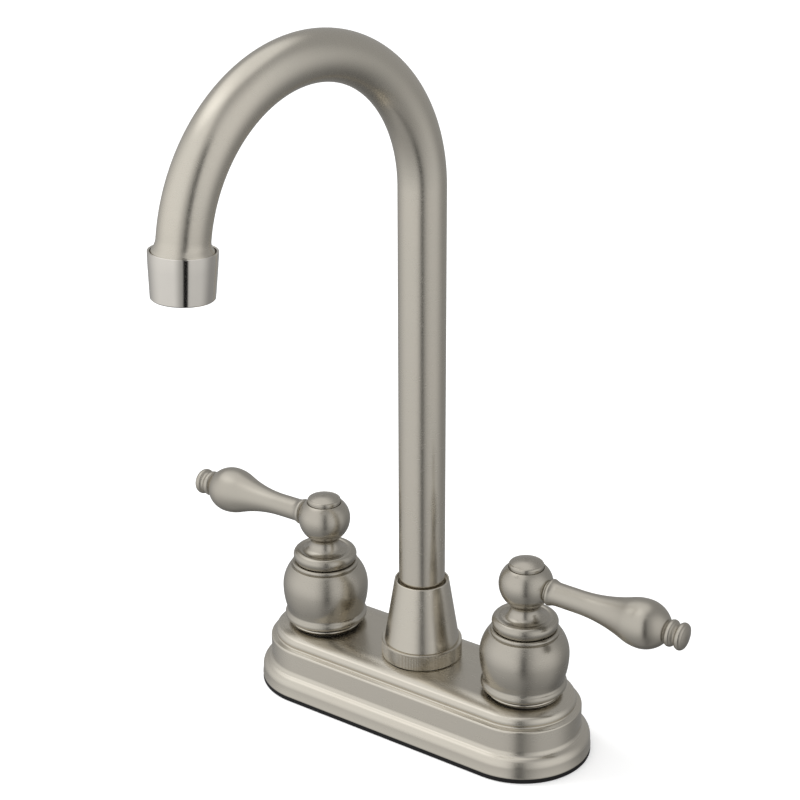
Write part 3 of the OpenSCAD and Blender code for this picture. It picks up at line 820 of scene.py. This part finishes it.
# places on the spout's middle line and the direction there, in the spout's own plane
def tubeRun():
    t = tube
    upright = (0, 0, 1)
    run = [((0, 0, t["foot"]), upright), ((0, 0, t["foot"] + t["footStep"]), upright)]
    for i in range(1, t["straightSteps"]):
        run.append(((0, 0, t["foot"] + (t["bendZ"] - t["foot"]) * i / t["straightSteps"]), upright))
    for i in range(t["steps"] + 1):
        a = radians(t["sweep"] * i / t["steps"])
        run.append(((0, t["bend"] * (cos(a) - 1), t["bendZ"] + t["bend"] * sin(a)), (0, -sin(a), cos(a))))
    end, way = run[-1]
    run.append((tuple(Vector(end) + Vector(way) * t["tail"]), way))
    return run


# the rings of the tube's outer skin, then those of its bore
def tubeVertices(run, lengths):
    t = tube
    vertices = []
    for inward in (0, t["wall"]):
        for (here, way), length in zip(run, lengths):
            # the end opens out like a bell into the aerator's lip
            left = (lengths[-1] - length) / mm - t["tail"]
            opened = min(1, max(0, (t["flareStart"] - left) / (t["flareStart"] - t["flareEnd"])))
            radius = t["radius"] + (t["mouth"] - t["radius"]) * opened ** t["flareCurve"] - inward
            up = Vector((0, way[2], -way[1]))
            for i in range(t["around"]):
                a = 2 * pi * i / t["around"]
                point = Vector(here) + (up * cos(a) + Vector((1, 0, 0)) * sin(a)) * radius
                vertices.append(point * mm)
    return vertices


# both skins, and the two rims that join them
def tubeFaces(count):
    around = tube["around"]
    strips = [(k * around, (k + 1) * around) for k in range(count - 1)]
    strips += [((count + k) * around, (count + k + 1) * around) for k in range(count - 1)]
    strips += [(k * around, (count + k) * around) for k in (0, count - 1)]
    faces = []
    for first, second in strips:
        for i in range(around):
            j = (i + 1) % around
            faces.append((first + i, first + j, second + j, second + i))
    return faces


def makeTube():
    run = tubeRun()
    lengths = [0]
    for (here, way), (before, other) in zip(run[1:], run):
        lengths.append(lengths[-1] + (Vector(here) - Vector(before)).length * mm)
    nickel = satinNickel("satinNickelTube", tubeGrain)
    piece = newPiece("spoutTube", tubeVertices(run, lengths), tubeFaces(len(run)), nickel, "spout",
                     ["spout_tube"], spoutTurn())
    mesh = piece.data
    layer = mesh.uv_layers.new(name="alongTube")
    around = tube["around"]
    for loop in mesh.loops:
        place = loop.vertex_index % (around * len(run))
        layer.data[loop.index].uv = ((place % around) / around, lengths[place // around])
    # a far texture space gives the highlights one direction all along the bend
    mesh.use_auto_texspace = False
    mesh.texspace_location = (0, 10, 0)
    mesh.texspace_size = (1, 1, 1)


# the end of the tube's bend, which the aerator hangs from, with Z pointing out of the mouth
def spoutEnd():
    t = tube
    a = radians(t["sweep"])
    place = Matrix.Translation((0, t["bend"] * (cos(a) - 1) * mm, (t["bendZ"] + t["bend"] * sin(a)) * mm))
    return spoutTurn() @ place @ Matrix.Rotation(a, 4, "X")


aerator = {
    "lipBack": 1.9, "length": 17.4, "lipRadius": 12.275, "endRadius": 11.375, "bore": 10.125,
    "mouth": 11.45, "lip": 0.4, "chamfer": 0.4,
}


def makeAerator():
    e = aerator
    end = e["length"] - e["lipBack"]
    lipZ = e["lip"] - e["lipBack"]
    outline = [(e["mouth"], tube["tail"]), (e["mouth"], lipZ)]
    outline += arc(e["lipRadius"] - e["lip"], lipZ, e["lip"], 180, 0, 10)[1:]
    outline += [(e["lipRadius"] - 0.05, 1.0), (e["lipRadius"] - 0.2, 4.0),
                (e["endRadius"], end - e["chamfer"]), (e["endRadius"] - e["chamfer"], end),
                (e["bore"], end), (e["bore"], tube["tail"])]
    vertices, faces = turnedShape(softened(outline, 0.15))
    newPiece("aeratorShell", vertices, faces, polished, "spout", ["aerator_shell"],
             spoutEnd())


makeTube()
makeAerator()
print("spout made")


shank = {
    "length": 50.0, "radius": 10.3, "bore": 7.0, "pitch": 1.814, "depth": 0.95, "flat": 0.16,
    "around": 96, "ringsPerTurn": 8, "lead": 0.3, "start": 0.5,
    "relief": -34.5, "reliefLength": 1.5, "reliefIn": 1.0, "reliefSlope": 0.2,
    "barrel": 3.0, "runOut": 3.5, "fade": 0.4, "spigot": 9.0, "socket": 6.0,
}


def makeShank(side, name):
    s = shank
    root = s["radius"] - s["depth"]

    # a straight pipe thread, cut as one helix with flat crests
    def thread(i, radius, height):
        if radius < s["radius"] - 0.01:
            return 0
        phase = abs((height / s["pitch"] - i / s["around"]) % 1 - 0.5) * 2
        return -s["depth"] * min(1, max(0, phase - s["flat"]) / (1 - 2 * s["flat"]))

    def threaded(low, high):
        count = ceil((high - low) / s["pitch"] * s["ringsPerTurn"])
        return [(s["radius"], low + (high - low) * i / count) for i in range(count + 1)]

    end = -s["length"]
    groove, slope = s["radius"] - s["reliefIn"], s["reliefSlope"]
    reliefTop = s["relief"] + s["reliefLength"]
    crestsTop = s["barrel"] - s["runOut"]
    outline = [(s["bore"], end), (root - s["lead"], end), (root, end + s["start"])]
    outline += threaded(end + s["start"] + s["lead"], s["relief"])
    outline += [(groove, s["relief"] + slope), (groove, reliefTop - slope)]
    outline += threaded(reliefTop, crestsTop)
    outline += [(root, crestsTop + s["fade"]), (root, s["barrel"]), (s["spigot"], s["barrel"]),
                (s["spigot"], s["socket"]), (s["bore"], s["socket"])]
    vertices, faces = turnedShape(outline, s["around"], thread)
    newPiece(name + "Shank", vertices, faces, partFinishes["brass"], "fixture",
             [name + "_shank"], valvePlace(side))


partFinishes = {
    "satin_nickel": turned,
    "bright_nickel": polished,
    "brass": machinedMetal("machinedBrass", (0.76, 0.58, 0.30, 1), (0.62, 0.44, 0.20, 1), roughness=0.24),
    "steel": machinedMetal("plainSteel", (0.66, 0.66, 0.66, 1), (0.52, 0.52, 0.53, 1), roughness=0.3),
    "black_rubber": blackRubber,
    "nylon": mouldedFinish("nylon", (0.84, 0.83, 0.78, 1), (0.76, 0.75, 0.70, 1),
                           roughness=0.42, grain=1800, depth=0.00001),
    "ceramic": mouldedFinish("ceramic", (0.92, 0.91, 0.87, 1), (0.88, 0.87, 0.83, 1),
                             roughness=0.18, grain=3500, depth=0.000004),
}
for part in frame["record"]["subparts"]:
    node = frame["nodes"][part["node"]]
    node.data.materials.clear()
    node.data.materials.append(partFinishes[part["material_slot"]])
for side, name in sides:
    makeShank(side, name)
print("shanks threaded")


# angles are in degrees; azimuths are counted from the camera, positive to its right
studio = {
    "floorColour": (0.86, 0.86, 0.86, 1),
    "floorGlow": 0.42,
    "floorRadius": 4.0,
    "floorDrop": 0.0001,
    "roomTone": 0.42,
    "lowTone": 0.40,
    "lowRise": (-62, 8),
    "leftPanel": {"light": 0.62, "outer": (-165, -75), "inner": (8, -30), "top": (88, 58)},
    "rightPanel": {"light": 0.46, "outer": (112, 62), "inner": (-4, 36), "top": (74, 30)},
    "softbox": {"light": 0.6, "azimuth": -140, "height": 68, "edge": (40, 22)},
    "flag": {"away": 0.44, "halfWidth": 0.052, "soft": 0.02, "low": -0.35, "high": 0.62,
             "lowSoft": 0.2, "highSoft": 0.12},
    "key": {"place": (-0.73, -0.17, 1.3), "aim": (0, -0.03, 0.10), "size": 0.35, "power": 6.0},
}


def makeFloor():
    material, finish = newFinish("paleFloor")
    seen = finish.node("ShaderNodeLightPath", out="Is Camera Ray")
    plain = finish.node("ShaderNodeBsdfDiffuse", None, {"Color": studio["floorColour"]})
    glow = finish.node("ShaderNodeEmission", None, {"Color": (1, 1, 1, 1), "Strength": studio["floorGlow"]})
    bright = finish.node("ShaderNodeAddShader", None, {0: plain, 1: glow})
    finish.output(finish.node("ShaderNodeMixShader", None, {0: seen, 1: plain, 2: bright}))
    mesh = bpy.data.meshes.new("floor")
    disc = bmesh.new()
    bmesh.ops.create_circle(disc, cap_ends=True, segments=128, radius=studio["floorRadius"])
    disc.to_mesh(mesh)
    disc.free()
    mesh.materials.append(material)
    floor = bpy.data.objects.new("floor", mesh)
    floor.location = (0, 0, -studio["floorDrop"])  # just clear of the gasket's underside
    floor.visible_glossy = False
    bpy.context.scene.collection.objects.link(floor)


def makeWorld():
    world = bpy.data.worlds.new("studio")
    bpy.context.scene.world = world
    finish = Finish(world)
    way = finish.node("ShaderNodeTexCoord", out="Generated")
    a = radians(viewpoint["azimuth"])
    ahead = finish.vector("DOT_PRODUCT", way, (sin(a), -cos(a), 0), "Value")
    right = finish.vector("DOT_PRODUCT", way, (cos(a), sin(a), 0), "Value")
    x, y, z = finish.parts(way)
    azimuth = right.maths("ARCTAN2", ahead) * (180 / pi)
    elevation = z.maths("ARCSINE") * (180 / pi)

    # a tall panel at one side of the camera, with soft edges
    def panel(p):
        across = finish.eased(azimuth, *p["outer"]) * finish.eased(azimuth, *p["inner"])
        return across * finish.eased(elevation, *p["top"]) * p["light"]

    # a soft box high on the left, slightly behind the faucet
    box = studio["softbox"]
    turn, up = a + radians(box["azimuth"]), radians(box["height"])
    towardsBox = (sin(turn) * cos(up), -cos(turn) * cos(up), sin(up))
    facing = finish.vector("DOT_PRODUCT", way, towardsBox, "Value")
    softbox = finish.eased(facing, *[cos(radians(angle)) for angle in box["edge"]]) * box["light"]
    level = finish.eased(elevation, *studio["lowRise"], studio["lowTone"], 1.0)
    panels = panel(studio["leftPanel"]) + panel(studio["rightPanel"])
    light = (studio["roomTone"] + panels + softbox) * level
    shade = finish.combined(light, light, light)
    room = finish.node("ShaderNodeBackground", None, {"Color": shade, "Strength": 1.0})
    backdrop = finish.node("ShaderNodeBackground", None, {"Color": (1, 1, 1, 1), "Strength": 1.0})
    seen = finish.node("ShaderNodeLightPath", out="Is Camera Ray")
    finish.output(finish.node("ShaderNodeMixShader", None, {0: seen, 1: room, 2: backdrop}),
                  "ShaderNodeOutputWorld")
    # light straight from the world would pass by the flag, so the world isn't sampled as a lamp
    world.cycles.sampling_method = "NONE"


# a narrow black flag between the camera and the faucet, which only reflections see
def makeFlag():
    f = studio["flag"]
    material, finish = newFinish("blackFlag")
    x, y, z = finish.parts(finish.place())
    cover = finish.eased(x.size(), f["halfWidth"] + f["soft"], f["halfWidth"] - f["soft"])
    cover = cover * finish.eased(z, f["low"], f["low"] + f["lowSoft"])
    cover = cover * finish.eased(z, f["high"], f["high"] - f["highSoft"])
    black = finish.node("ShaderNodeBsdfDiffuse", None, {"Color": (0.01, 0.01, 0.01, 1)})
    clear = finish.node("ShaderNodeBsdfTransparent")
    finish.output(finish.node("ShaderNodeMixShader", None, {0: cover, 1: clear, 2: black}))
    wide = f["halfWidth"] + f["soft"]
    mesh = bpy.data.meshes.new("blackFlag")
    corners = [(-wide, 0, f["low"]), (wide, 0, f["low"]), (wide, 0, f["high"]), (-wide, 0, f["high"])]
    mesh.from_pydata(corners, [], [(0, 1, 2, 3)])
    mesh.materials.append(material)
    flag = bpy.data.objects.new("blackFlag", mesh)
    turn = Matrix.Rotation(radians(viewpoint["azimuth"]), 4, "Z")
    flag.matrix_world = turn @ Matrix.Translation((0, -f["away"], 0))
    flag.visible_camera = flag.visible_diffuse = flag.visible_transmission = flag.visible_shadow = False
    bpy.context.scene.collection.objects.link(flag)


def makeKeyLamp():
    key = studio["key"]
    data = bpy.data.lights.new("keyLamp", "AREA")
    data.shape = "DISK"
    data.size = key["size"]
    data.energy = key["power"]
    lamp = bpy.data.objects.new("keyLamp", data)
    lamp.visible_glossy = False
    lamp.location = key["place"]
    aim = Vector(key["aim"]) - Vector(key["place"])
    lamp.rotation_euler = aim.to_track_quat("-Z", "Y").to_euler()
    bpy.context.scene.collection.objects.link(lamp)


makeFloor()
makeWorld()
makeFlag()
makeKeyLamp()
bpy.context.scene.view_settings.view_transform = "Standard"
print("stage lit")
_ _ _ _
**THE PROBLEM**
From the data above, pick out each line containing "scene" and copy it.

**TASK OUTPUT**
Write part 3 of the OpenSCAD and Blender code for this picture. It picks up at line 820 of scene.py. This part finishes it.
    bpy.context.scene.collection.objects.link(floor)
    bpy.context.scene.world = world
    bpy.context.scene.collection.objects.link(flag)
    bpy.context.scene.collection.objects.link(lamp)
bpy.context.scene.view_settings.view_transform = "Standard"